Exercise goal
Give back, exactly as written, the lines from the beginning of the listing through the one that contains "on its side.".

Raw data
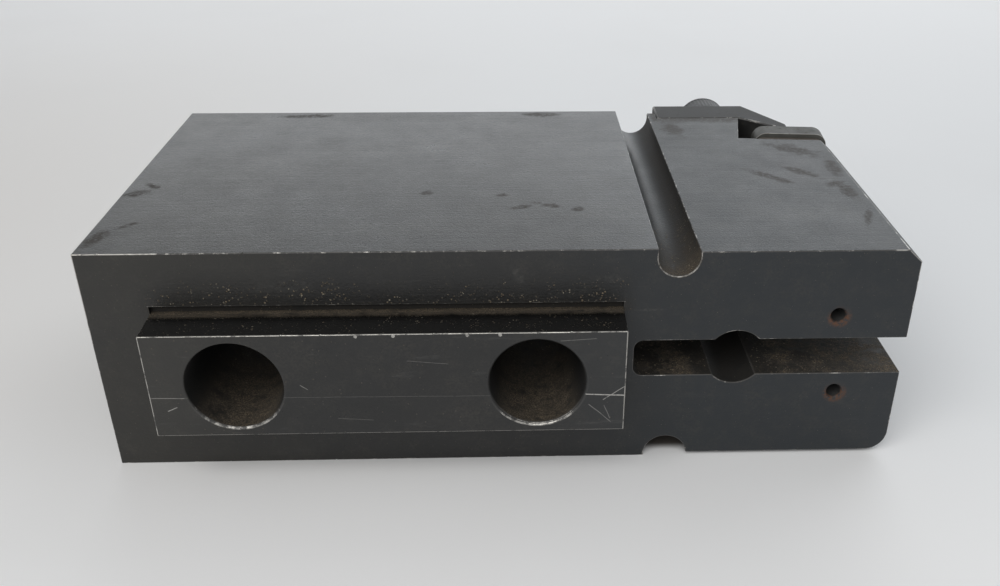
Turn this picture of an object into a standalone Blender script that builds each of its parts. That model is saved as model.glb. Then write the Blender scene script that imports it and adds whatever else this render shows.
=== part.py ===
"""Keyed tool block that carries two indexable inserts, lying on its side.

+X runs from the plain end of the shank to the cutting end, +Y runs from the mounting face to the clamping
side, and +Z is up. Places on the block are given as distances from the shank's plain end, from the mounting
face and from the base; at() turns them into this file's coordinates, whose origin is under the middle of
the whole tool, on the surface it lies on.
"""
import math

import bmesh
import bpy
from mathutils import Matrix, Vector

MM = 0.001
GAP = 0.3 * MM                      # air between pieces that touch
OVERCUT = 2.0 * MM                  # how far a cutter runs past the face it opens

# Block: shank, key and split head
BLOCK_LENGTH = 171.45 * MM
BLOCK_HEIGHT = 50.8 * MM
SHANK_DEPTH = 93.5 * MM             # mounting face to back face
HEAD_DEPTH = 88.9 * MM
HEAD_RELIEF = 0.7 * MM              # head's top and bottom lie this far inside the shank's
SHOULDER_X = 127.9 * MM             # step down to the head's back face; it squares the clamps' heels
KEY_START = 13.0 * MM
KEY_LENGTH = 97.5 * MM
KEY_HEIGHT = 23.6 * MM
KEY_PROUD = 9.5 * MM
CORNER_CUT_HEIGHT = 1.7 * MM        # relief cut into the mounting face along the key
CORNER_CUT_DEPTH = 1.4 * MM
BOLT_HOLE_RADIUS = 9.92 * MM
BOLT_HOLE_X = (30.5 * MM, 92.3 * MM)
UPPER_GROOVE = {"x": 121.4 * MM, "radius": 4.37 * MM, "depth": 6.2 * MM}
LOWER_GROOVE = {"x": 121.2 * MM, "radius": 4.8 * MM, "depth": 5.2 * MM}
SLIT_START = 113.1 * MM
SLIT_HEIGHT = 8.5 * MM
SLIT_CORNER = 2.0 * MM
TAPPED_HOLE_RADIUS = 1.8 * MM
TAPPED_HOLE_DEPTH = 10.0 * MM
TAPPED_HOLES = ((155.9 * MM, 35.2 * MM), (157.6 * MM, 16.5 * MM))   # along X and Z, one on each jaw
TOP_CORNER = (3.0 * MM, 2.7 * MM)   # chamfer at the end of the upper jaw, along X and Z
LOWER_CORNER_RADIUS = 4.6 * MM

# Insert pockets
RAKE_TILT = math.radians(5.0)       # the seat falls away from the shank by this much
INSERT_SIZE = 19.05 * MM
INSERT_THICKNESS = 6.35 * MM
INSERT_CORNER = 3.2 * MM
INSERT_OVERHANG = 0.3 * MM
RAKE_Y = 79.3 * MM                  # rake face at the cutting tip, from the mounting face
SEAT_THICKNESS = 3.175 * MM
SEAT_INSET = 0.9 * MM
SEAT_SCREW_HEAD_RADIUS = 3.8 * MM
SEAT_SCREW_RADIUS = 2.0 * MM
SEAT_SCREW_LENGTH = 10.0 * MM
NOSE_RELIEF = 22.0 * MM             # pocket wall under the clamp nose, from the tip
NOSE_RELIEF_BELOW_RAKE = 3.2 * MM
CORNER_RELIEF_DEPTH = 4.6 * MM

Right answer
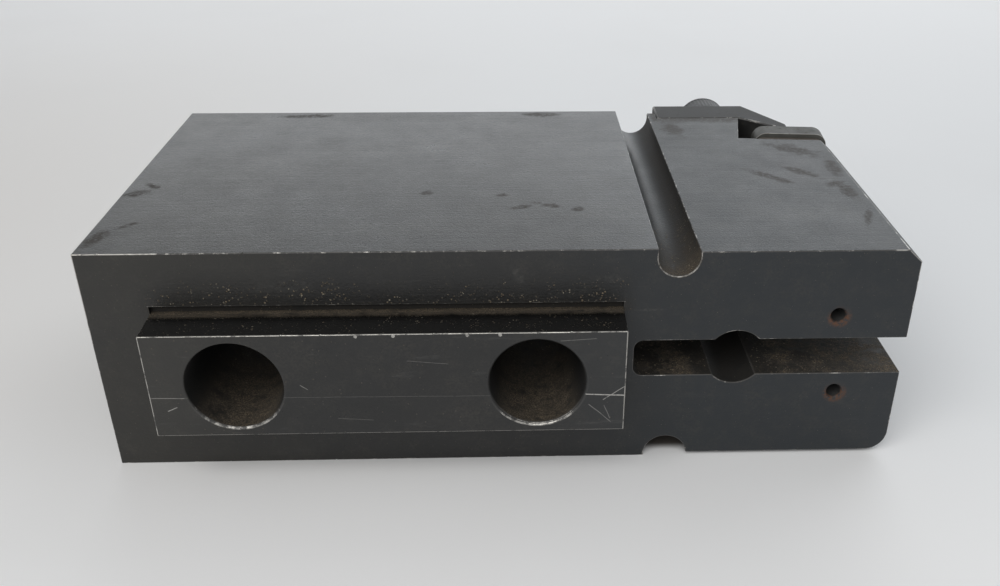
Turn this picture of an object into a standalone Blender script that builds each of its parts. That model is saved as model.glb. Then write the Blender scene script that imports it and adds whatever else this render shows.
=== part.py ===
"""Keyed tool block that carries two indexable inserts, lying on its side.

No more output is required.